Von 2021 bis 2027 erhalten die acht Länder zusammen mindestens 201 Milliarden Euro aus den Struktur- und Kohäsionsfonds sowie dem Wiederaufbaufonds. Obendrauf kommen Gelder aus weiteren Instrumenten wie dem Modernisierungsfonds. Die Mittel finanzieren den Ausbau regenerativer Energiequellen, unterstützen innovative Unternehmen und ein praxisorientiertes Bildungswesen, sie helfen beim Erneuern von Infrastruktur oder fördern Forschungskooperationen.

Deutschen Anbietern von Maschinen, Ausrüstungen, technologischen Lösungen oder Planungsleistungen eröffnet all das weiterhin ein breites Spektrum an Geschäfts- und Kooperationsmöglichkeiten. Der Osten der EU erlebt außerdem als bewährter und zuverlässiger Beschaffungsmarkt gerade eine Renaissance.

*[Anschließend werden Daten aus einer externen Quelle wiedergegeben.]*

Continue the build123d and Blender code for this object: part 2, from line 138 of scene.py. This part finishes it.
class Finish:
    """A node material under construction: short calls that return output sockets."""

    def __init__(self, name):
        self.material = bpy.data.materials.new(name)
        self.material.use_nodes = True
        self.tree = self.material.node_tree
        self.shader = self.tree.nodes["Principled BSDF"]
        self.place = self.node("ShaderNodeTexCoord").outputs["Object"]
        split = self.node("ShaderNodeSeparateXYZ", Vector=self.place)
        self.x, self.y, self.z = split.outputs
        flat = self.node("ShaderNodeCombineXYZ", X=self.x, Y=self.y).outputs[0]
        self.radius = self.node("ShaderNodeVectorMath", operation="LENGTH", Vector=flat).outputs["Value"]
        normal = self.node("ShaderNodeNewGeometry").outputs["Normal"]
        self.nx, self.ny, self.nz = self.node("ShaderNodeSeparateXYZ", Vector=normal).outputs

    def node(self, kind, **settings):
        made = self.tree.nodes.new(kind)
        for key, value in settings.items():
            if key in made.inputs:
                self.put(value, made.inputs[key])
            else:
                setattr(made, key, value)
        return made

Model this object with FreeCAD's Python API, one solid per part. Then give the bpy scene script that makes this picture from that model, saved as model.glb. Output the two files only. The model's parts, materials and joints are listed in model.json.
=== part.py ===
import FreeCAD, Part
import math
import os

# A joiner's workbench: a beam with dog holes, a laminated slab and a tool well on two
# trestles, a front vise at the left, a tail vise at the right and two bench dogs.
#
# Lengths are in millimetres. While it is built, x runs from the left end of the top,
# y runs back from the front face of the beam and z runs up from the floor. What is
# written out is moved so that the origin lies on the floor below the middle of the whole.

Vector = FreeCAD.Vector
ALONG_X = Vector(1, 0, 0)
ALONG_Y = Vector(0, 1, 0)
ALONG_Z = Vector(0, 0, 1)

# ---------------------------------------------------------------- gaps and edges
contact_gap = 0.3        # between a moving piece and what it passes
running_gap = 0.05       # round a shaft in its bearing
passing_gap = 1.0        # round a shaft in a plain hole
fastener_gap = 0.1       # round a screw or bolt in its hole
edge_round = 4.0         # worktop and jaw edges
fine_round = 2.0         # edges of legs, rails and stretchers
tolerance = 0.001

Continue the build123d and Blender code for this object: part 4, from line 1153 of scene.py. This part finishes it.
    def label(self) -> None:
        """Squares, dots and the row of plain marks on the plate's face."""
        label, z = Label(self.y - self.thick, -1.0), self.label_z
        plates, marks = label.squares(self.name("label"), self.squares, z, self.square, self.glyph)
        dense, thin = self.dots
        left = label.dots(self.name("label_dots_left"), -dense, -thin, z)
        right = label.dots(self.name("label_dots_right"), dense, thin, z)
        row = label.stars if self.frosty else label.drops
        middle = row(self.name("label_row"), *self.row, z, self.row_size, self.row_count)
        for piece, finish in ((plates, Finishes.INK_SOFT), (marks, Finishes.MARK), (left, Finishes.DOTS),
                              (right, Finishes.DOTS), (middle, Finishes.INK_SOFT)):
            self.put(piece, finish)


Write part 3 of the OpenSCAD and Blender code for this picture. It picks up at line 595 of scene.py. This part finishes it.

Das nächste Kapitel der Erweiterung 

Vor den Toren der EU stehen die Länder des Westbalkans und weitere Kandidaten bereit, um sich stärker in Europas Wertschöpfungsketten zu integrieren. Ob und wann sie den Schritt zum EU-Mitglied vollziehen können, bleibt abzuwarten. "Künftige Beitrittsländer müssen gut gewappnet sein, um dem Wettbewerbsdruck innerhalb des EU-Binnenmarktes standzuhalten und den rechtlichen Besitzstand der EU umzusetzen", sagt Kai-Olaf Lang von der Stiftung Wissenschaft und Politik im Interview mit GTAI.

Die europäische Gemeinschaft steht angesichts der aggressiven Politik Russlands und der wachsenden Einflussnahme Chinas vor Herausforderungen. Sie muss den Kandidatenländern in ihrer östlichen Nachbarschaft dringend reale Perspektiven eröffnen und weitere Kapitel in den Beitrittsverhandlungen aufschlagen.